● Challenge:
Your task is to reproduce the material exactly.

● Information shown:
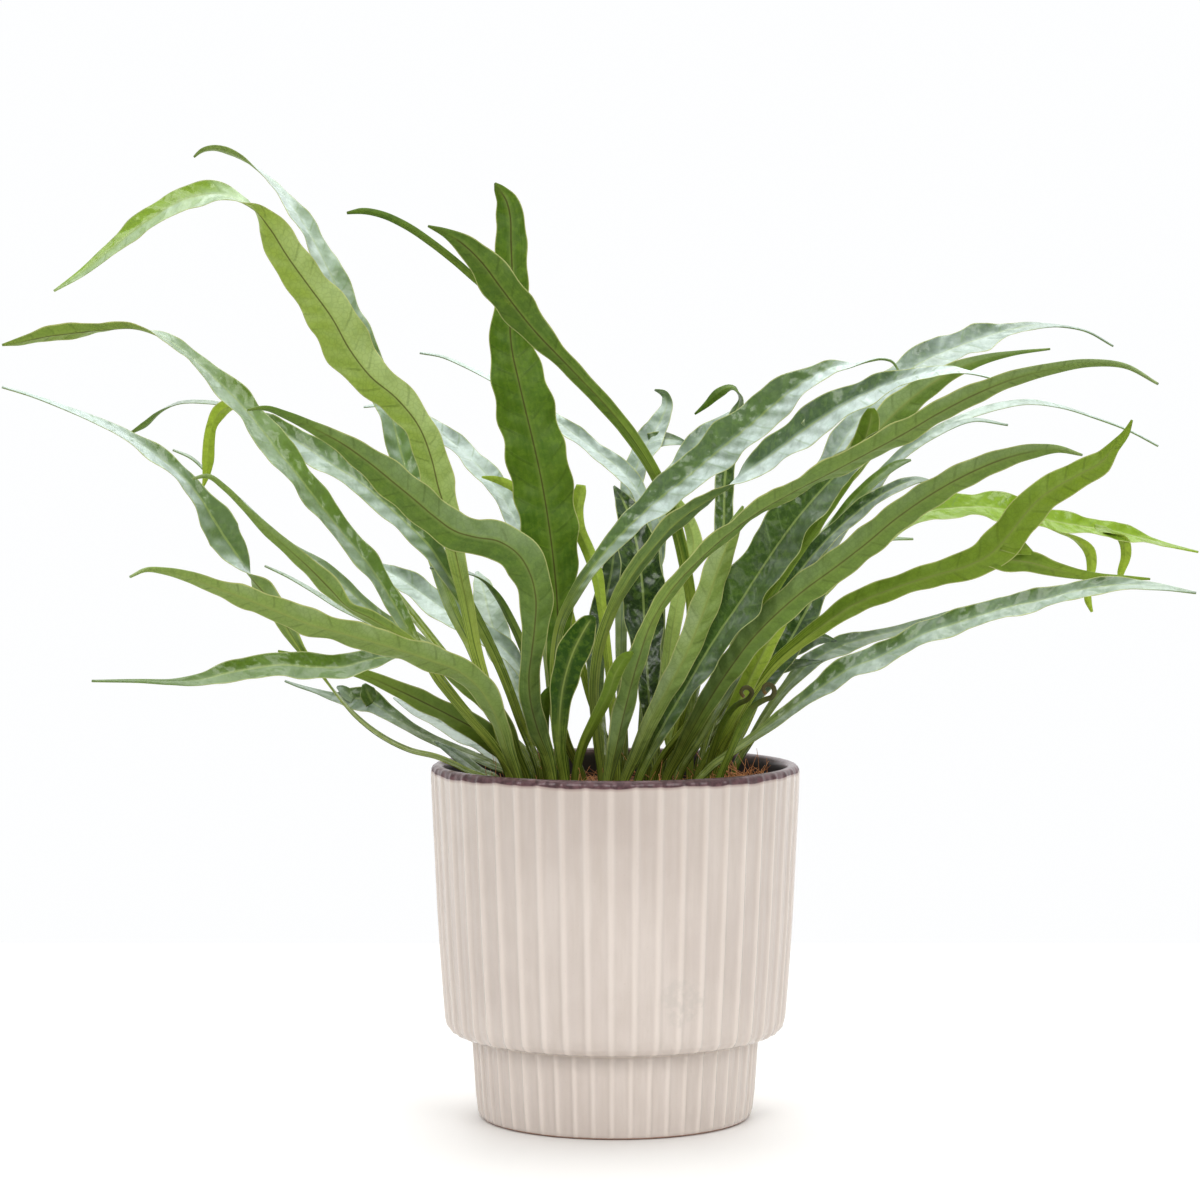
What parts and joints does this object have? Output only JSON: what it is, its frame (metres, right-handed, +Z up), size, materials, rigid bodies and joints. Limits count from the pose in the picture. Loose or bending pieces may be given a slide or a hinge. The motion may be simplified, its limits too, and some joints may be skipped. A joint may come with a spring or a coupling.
{
  "type": "potted fern",
  "caption": "Leafy fern with long waved, partly forked strap fronds rising from coir mix in a ribbed glazed pot on a narrow stepped foot.",
  "frame": {"origin": "middle of the pot's flat underside, at floor level", "axes": "+Z up along the pot's axis, +X to the right and -Y towards the viewer in the picture"},
  "size_m": [0.4583, 0.309, 0.3707],
  "materials": {
    "glazed_ceramic": "glossy glaze",
    "coir": "rough fibres",
    "frond_upper": "glossy",
    "frond_under": "matte",
    "frond_young": "satin"
  },
  "bodies": {
    "root": {"frond_back_fern_curl": "frond_under", "frond_behind_upright": "frond_upper", "frond_blue_back": "frond_upper", "frond_bright_arch": "frond_under", "frond_bright_behind": "frond_upper", "frond_bright_fork": "frond_under", "frond_broad_dark": "frond_upper", "frond_bubbled": "frond_upper", "frond_dark_elbow": "frond_upper", "frond_dark_lobed": "frond_upper", "frond_dark_long": "frond_upper", "frond_faint_back": "frond_upper", "frond_far_curl": "frond_upper", "frond_far_left": "frond_upper", "frond_folded_back": "frond_upper", "frond_fork_arch": "frond_under", "frond_fork_back": "frond_upper", "frond_front_rise": "frond_under", "frond_green_tip": "frond_upper", "frond_grey_back": "frond_upper", "frond_grey_cap": "frond_upper", "frond_hanging_tip": "frond_young", "frond_left_shadow": "frond_upper", "frond_light_wing": "frond_under", "frond_long_olive": "frond_under", "frond_low_back": "frond_upper", "frond_low_lobe": "frond_upper", "frond_low_olive": "frond_under", "frond_low_silver": "frond_upper", "frond_low_thread": "frond_upper", "frond_low_twist": "frond_under", "frond_low_yellow": "frond_under", "frond_lowest": "frond_upper", "frond_mid_silver": "frond_upper", "frond_near_fern_curl": "frond_under", "frond_olive_wing": "frond_under", "frond_pale_finger": "frond_upper", "frond_pale_strand": "frond_under", "frond_pale_tongue": "frond_upper", "frond_rim_small": "frond_upper", "frond_round_back": "frond_upper", "frond_round_tip": "frond_under", "frond_side_sway": "frond_under", "frond_silver_arch": "frond_upper", "frond_silver_band": "frond_upper", "frond_silver_blade": "frond_upper", "frond_thin_pair": "frond_under", "frond_thread_tip": "frond_upper", "frond_top_silver": "frond_upper", "frond_twisted_fork": "frond_upper", "frond_upright": "frond_under", "frond_yellow_slip": "frond_young", "frond_young_back": "frond_young", "frond_young_blade": "frond_under", "frond_young_left": "frond_under", "frond_young_right": "frond_under", "frond_young_strap": "frond_young", "pot": "glazed_ceramic", "soil": "coir"}
  },
  "joints": []
}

● Expected answer:
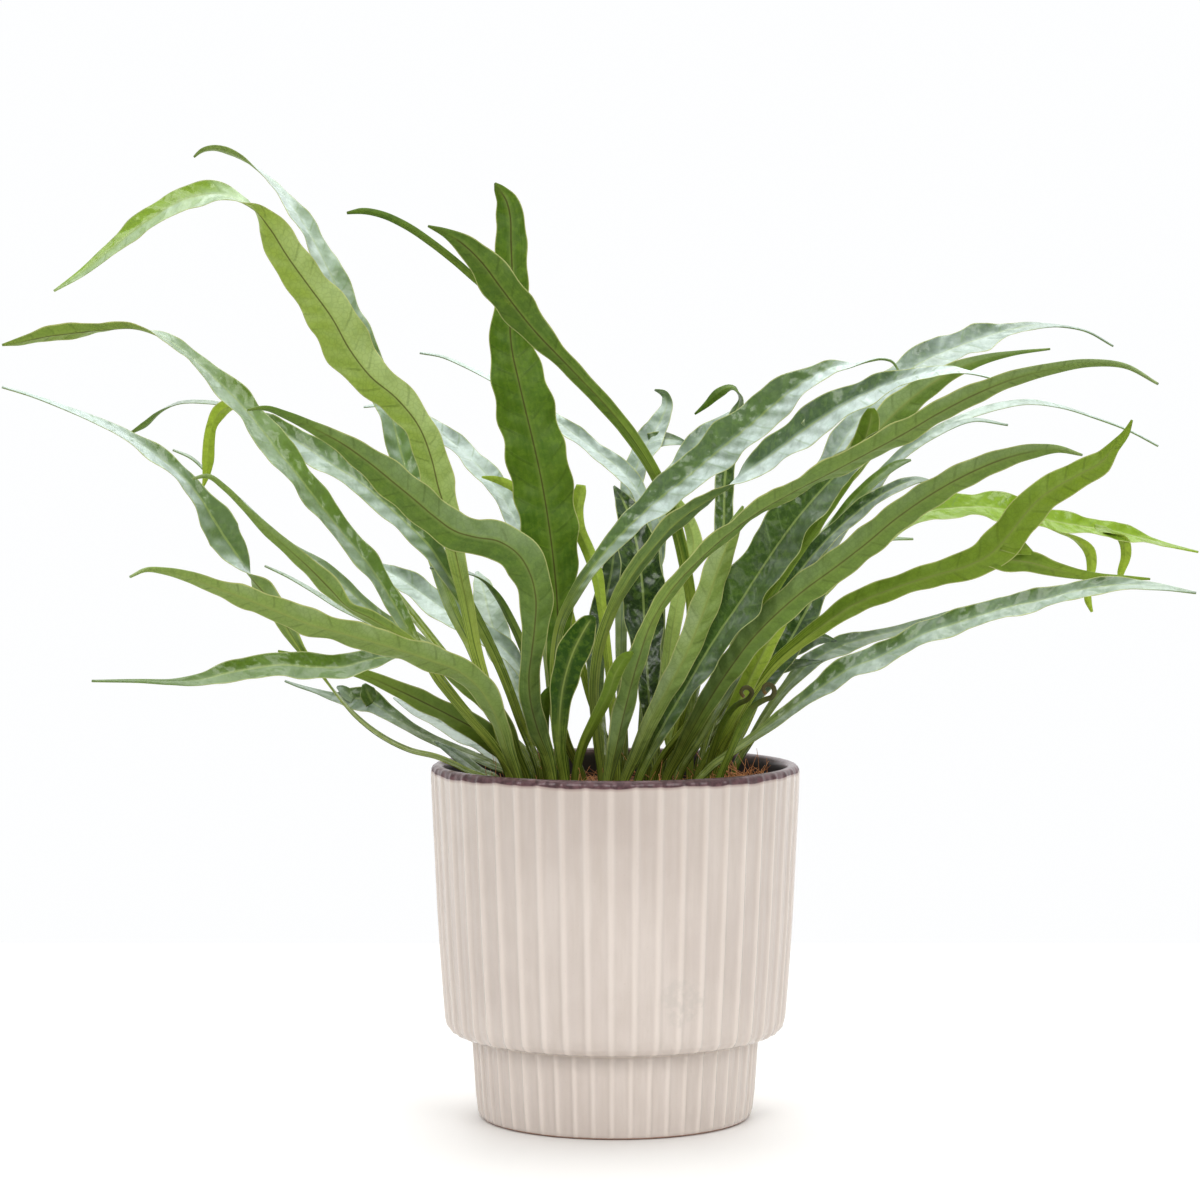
What parts and joints does this object have? Output only JSON: what it is, its frame (metres, right-handed, +Z up), size, materials, rigid bodies and joints. Limits count from the pose in the picture. Loose or bending pieces may be given a slide or a hinge. The motion may be simplified, its limits too, and some joints may be skipped. A joint may come with a spring or a coupling.
{
  "type": "potted fern",
  "caption": "Leafy fern with long waved, partly forked strap fronds rising from coir mix in a ribbed glazed pot on a narrow stepped foot.",
  "frame": {"origin": "middle of the pot's flat underside, at floor level", "axes": "+Z up along the pot's axis, +X to the right and -Y towards the viewer in the picture"},
  "size_m": [0.4583, 0.309, 0.3707],
  "materials": {
    "glazed_ceramic": "glossy glaze",
    "coir": "rough fibres",
    "frond_upper": "glossy",
    "frond_under": "matte",
    "frond_young": "satin"
  },
  "bodies": {
    "root": {"frond_back_fern_curl": "frond_under", "frond_behind_upright": "frond_upper", "frond_blue_back": "frond_upper", "frond_bright_arch": "frond_under", "frond_bright_behind": "frond_upper", "frond_bright_fork": "frond_under", "frond_broad_dark": "frond_upper", "frond_bubbled": "frond_upper", "frond_dark_elbow": "frond_upper", "frond_dark_lobed": "frond_upper", "frond_dark_long": "frond_upper", "frond_faint_back": "frond_upper", "frond_far_curl": "frond_upper", "frond_far_left": "frond_upper", "frond_folded_back": "frond_upper", "frond_fork_arch": "frond_under", "frond_fork_back": "frond_upper", "frond_front_rise": "frond_under", "frond_green_tip": "frond_upper", "frond_grey_back": "frond_upper", "frond_grey_cap": "frond_upper", "frond_hanging_tip": "frond_young", "frond_left_shadow": "frond_upper", "frond_light_wing": "frond_under", "frond_long_olive": "frond_under", "frond_low_back": "frond_upper", "frond_low_lobe": "frond_upper", "frond_low_olive": "frond_under", "frond_low_silver": "frond_upper", "frond_low_thread": "frond_upper", "frond_low_twist": "frond_under", "frond_low_yellow": "frond_under", "frond_lowest": "frond_upper", "frond_mid_silver": "frond_upper", "frond_near_fern_curl": "frond_under", "frond_olive_wing": "frond_under", "frond_pale_finger": "frond_upper", "frond_pale_strand": "frond_under", "frond_pale_tongue": "frond_upper", "frond_rim_small": "frond_upper", "frond_round_back": "frond_upper", "frond_round_tip": "frond_under", "frond_side_sway": "frond_under", "frond_silver_arch": "frond_upper", "frond_silver_band": "frond_upper", "frond_silver_blade": "frond_upper", "frond_thin_pair": "frond_under", "frond_thread_tip": "frond_upper", "frond_top_silver": "frond_upper", "frond_twisted_fork": "frond_upper", "frond_upright": "frond_under", "frond_yellow_slip": "frond_young", "frond_young_back": "frond_young", "frond_young_blade": "frond_under", "frond_young_left": "frond_under", "frond_young_right": "frond_under", "frond_young_strap": "frond_young", "pot": "glazed_ceramic", "soil": "coir"}
  },
  "joints": []
}